A dragon screamed in the surgery next door. Mitha scampered ahead, but I was loath to approach. I crept up to the enormous doorway and peeked into a room eerily illuminated from all angles by quigutl wrist lanterns. In the center was a full-sized dragon, its eyes wild. It snatched up a quig in its jaws and shook it like a terrier, snapping the smaller lizard’s neck. Two dead quigutl lay sprawled across a large metal table nearby, silver blood dripping off their dangling legs and congealing on the stone floor.

Around the dragon, on the walls and ceiling, under the cabinets and the sinister-looking surgical machinery, dozens of quigutl swarmed. The dragon tossed the dead one into the air and snapped at another; it dodged out of reach under the metal table.

“Dr. Fila!” cried Mitha. He’d reached the middle of the room, brandishing a dragon-sized scalpel in each of his four hands. They were like swords to a quig.

The dragon doctor turned, quigutl gore hanging from his teeth.

“Remember when you neutered my brother?” said Mitha, waving his surgical tools. “Remember when you removed my mother’th voice box?”

The doctor spat fire. Mitha dodged; the flame hit an operating table and sent it flying. I ducked back, terrified.
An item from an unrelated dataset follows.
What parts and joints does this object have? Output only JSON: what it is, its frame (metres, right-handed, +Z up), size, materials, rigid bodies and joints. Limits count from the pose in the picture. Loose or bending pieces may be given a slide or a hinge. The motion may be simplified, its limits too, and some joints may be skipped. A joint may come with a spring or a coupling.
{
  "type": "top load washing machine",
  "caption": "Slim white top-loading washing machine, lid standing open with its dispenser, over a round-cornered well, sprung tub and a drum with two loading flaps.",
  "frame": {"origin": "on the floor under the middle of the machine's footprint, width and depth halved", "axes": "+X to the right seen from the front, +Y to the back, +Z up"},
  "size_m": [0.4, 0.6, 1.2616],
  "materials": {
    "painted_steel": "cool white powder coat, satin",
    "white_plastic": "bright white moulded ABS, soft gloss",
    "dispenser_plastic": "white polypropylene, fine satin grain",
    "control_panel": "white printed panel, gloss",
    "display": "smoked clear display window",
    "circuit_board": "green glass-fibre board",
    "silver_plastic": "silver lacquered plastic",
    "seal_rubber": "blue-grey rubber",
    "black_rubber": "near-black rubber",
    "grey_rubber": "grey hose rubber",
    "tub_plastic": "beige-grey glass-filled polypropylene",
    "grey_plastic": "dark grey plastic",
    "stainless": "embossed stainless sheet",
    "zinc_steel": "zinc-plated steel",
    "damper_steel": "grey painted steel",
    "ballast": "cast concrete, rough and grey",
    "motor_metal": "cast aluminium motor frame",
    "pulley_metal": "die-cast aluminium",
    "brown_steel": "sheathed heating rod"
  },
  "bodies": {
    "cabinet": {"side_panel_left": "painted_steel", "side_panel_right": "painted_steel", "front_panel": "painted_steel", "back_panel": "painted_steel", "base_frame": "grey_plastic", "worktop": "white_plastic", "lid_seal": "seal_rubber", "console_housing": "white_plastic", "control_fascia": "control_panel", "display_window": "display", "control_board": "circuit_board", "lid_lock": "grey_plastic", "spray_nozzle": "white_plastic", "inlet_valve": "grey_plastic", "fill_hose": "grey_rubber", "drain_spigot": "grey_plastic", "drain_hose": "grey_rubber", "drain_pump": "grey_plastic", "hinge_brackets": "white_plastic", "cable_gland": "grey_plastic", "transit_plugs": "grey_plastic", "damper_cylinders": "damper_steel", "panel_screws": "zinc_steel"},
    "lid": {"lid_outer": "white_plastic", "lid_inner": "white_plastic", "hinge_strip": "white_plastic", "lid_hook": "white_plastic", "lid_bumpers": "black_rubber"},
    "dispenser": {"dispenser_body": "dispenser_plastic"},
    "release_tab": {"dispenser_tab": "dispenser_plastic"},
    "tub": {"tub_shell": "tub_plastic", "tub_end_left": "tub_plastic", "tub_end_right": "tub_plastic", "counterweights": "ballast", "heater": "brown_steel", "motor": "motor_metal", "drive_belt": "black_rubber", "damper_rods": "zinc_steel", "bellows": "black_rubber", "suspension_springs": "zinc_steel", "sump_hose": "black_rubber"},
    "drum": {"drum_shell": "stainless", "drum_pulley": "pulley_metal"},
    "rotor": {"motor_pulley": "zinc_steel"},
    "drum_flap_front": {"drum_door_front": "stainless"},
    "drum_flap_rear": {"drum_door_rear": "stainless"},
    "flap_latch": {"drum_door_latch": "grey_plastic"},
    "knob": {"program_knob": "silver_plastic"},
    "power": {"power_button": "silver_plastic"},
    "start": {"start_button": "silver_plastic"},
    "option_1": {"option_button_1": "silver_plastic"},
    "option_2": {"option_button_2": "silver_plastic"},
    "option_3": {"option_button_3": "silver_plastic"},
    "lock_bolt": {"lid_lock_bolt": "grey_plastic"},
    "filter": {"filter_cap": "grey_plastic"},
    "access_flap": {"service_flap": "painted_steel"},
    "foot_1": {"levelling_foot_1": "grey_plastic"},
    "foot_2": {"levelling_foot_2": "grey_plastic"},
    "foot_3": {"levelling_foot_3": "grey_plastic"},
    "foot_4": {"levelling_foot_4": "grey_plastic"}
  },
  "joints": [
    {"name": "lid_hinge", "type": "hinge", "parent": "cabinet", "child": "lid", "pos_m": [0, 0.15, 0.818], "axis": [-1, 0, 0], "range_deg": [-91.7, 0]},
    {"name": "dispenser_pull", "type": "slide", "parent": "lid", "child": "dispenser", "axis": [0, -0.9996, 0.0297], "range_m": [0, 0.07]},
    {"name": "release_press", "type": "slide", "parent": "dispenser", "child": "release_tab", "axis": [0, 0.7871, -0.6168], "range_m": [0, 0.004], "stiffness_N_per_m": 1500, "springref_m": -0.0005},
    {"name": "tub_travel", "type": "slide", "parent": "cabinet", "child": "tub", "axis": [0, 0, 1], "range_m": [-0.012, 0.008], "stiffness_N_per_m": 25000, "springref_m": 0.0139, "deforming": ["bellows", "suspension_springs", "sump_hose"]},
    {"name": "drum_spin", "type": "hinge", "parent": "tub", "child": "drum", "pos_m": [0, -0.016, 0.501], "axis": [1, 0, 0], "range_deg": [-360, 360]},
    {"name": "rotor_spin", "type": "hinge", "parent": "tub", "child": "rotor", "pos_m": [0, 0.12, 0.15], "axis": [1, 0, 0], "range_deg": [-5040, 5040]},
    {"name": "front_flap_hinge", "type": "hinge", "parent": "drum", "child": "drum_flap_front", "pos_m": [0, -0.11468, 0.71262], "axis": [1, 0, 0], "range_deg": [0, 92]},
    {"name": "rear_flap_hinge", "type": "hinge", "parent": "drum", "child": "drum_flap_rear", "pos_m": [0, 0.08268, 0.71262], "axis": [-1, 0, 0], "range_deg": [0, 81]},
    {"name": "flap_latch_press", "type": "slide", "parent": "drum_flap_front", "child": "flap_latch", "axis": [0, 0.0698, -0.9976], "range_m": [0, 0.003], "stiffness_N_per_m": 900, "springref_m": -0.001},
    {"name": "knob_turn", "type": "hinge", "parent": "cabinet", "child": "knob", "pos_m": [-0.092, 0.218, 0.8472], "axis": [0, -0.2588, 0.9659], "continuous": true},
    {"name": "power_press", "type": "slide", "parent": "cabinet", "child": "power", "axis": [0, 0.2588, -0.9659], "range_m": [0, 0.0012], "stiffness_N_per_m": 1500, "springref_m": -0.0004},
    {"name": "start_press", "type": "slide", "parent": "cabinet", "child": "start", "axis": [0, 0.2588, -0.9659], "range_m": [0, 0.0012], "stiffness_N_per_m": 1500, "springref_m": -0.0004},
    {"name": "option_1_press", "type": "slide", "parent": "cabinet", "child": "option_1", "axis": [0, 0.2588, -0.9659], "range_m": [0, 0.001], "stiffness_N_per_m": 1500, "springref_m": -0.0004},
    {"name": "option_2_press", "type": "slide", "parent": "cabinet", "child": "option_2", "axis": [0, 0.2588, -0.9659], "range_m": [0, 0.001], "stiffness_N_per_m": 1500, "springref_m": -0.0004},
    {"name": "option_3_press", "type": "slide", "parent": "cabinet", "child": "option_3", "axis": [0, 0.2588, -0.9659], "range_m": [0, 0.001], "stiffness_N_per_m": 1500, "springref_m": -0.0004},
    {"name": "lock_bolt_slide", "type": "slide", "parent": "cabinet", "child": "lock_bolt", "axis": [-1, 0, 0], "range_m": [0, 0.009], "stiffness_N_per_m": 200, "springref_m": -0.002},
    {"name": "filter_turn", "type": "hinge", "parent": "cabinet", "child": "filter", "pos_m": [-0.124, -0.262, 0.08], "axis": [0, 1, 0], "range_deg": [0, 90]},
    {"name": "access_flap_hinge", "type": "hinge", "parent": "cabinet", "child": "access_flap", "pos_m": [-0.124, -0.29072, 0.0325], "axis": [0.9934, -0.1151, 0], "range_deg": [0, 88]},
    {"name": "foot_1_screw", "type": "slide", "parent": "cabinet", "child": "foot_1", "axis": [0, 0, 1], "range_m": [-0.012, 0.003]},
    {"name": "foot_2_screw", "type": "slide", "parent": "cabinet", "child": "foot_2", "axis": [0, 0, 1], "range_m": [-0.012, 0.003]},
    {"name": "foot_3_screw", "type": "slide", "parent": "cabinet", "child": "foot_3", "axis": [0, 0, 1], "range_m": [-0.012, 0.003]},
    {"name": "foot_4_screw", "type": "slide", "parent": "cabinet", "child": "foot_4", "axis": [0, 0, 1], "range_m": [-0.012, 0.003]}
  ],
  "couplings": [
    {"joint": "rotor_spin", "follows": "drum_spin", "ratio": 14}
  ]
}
“Remember the acclaim you received for the machine my uncle built?” called another quigutl from behind the dragon. “Remember how you don’t remember we exist until something breakth or you decide to break one of uth?”
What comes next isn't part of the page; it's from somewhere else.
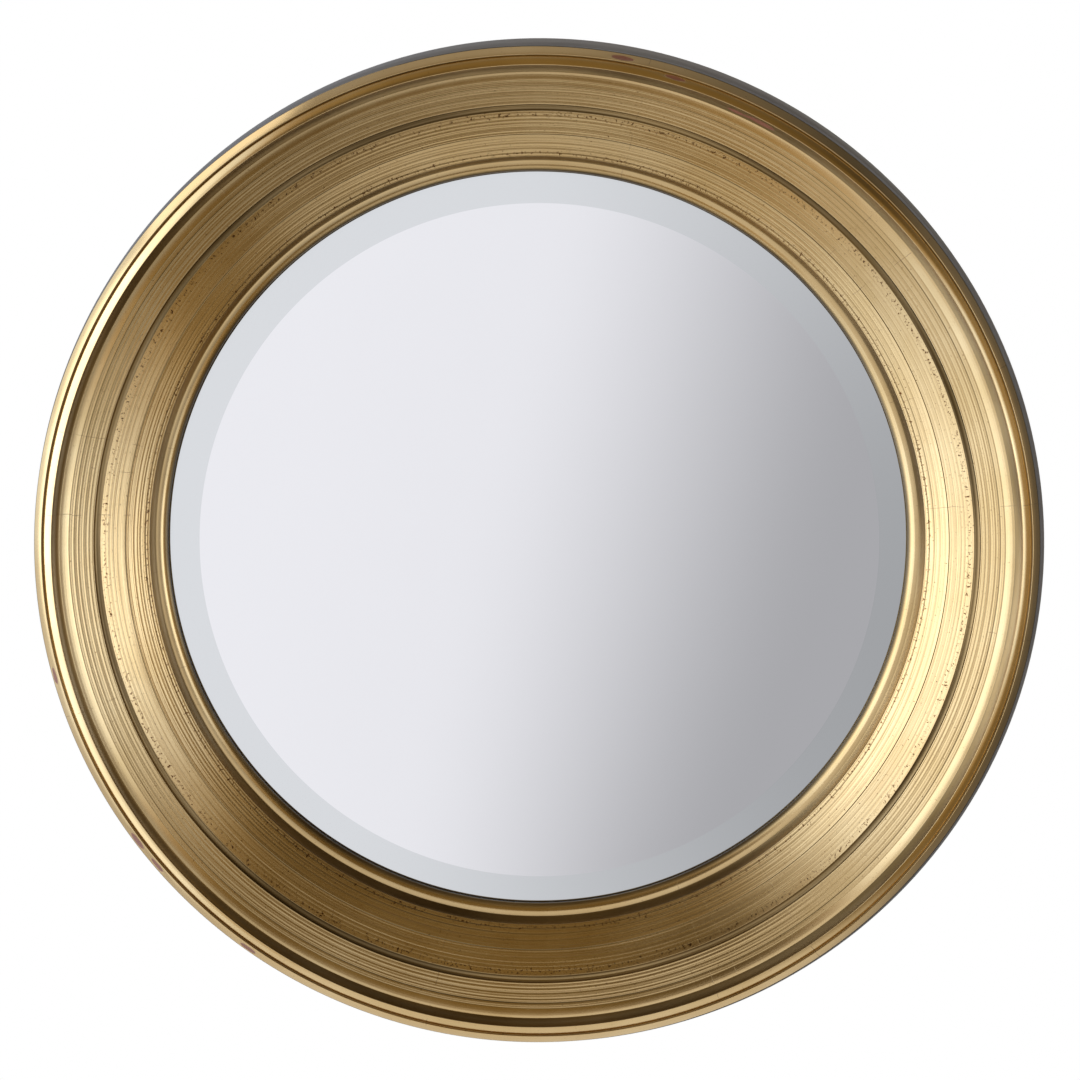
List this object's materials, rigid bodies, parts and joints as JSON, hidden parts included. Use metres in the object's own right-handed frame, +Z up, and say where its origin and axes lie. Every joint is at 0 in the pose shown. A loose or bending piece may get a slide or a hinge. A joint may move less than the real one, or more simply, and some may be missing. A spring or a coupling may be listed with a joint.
{
  "type": "convex butlers mirror",
  "caption": "Round convex wall mirror with bevelled glass in a deep turned and gilded frame with a dark grey side, hung by swinging D-rings on the back.",
  "frame": {"origin": "on the wall plane, behind the middle of the frame", "axes": "+Z up, the face looks towards -Y, the wall is the plane y = 0 and lies towards +Y, +X to the right as seen from the front"},
  "size_m": [0.5, 0.0712, 0.5],
  "materials": {
    "gilding": "gold leaf over gesso on turned wood, lightly worn",
    "grey_paint": "satin dark grey paint on glued wood",
    "mirror_glass": "silvered behind, bevelled rim",
    "felt": "pressed wool felt",
    "bare_wood": "sawn softwood",
    "board": "thin plywood, sanded",
    "steel": "bright zinc plate",
    "brass": "plain brass, dulled"
  },
  "bodies": {
    "frame": {"gilt_moulding": "gilding", "frame_segment_1": "grey_paint", "frame_segment_2": "grey_paint", "frame_segment_3": "grey_paint", "frame_segment_4": "grey_paint", "frame_segment_5": "grey_paint", "frame_segment_6": "grey_paint", "frame_segment_7": "grey_paint", "frame_segment_8": "grey_paint", "mirror_glass": "mirror_glass", "rebate_felt": "felt", "glazing_block_1": "bare_wood", "glazing_block_2": "bare_wood", "glazing_block_3": "bare_wood", "glazing_block_4": "bare_wood", "glazing_block_5": "bare_wood", "glazing_block_6": "bare_wood", "glazing_block_7": "bare_wood", "glazing_block_8": "bare_wood", "block_pins": "steel", "backboard": "board", "backboard_screws": "brass", "hanger_strap_left": "steel", "hanger_strap_right": "steel", "hanger_screws": "brass", "wall_bumper_1": "felt", "wall_bumper_2": "felt", "wall_bumper_3": "felt", "wall_bumper_4": "felt"},
    "left_ring": {"d_ring_left": "steel"},
    "right_ring": {"d_ring_right": "steel"}
  },
  "joints": [
    {"name": "left_ring_swing", "type": "hinge", "parent": "frame", "child": "left_ring", "pos_m": [-0.2, -0.0032, 0.114], "axis": [1, 0, 0], "range_deg": [0, 180]},
    {"name": "right_ring_swing", "type": "hinge", "parent": "frame", "child": "right_ring", "pos_m": [0.2, -0.0032, 0.114], "axis": [1, 0, 0], "range_deg": [0, 180]}
  ]
}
From all around the room, the quigs began to croon Mitha’s song: But we are not so helpless now.…

Mitha did a waggling dance around the room, avoiding Dr. Fila’s jaws. The dragon doctor kept his wings folded; there wasn’t room to spread them without getting entangled in wires and dangling instruments. Mitha capered upon a metal table; the doctor struck, missed, and bit the table. The clang reverberated sympathetically up my spine, setting my teeth on edge. For a moment the doctor seemed disoriented.

The quigs all pounced at once.

They moved so fast I saw nothing but streaks of light, the wrist lamps writing danger in the air. Within seconds they’d bound Dr. Fila with thin, strong flesh-flensing wire, shutting his jaw so he couldn’t flame and immobilizing his limbs.
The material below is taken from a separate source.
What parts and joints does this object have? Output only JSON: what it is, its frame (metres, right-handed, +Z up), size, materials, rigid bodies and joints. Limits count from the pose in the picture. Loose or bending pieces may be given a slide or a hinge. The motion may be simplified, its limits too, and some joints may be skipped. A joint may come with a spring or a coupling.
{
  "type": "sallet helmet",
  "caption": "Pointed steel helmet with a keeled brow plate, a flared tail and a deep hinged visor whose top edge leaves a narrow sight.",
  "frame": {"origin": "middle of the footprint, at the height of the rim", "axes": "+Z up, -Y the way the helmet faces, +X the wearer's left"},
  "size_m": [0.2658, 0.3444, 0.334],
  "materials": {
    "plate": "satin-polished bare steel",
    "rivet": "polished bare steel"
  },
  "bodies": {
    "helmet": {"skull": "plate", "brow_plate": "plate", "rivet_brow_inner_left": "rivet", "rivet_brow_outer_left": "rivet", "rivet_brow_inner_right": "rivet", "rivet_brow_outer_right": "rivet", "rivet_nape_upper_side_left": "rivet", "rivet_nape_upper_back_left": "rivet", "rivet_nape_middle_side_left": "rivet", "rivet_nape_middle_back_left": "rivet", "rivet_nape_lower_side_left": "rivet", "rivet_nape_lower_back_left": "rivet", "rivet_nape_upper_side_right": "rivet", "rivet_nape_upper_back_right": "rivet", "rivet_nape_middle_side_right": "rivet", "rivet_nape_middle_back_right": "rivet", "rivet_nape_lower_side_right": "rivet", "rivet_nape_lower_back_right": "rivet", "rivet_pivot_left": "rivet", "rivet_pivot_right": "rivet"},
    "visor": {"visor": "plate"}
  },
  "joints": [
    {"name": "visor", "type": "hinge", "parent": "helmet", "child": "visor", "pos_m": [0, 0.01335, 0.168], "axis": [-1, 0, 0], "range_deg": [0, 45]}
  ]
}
Once they had him tied up, they did not taunt or harm him; they scurried about the room, mopping up blood, righting toppled equipment, and—absurdly, to my mind—making repairs. They removed the bodies of their fallen kin.

I approached cautiously. The constant movement of their lights made it difficult to navigate the maze of broken metal and glass; the room reeked of quig breath and sulfur. The dragon fixed his shiny black eyes on me. Smoke leaked from his nostrils.

Mitha looked up from scooping broken beakers into his mouth and waved at me. He gestured toward a metal basin full of water. I handed it to him and he spat melted glass into the water, which cooled and hardened into a long, transparent noodle. Mitha ran his tongue over his lips, scouring them with its ignited end, and then said, “Shall we question thith fellow?”

“Will he be in any mood to answer?” I said, sounding more flippant than I felt. I was still shaken. “They’ve wired his jaw shut.”


The dragon’s head was on the floor. Mitha clocked him on the nose with the basin, then climbed up and sat among the spikes with a scalpel aimed at the doctor’s eye. “We’re going to unfasten your jaw,” the quigutl explained. “You will answer Seraphina’s questionth nicely. If you make any threatening move, I will pull out your eyeball, climb into the hole, and eat your brainth. My mate will lay eggth in your sinuseth.”

“Enough, Mitha,” I said. Mitha chirped, and one of his fellows began working on the wires around Dr. Fila’s jaw, loosening them until the dragon could form understandable words through clenched teeth.

“Seraphina,” he said thickly. “I know your name. I have a message for you.”

Fear bloomed over my heart like frost. “From whom?”

“Your sister half-human. General Laedi,” he snarled. “She has your uncle. We sent him south to her. You are to return to Goredd at once. She is done humoring you.”

“Did you excise his memories before you sent him south?” I asked, my voice low and fearful.

Dr. Fila snorted. “Would he be a lure to you if we had? It’s you she wants, Seraphina. If she had known the mad lengths you’d go to in order to find him, she never would have had us bring him here. She’d have kept him at her side from the start.”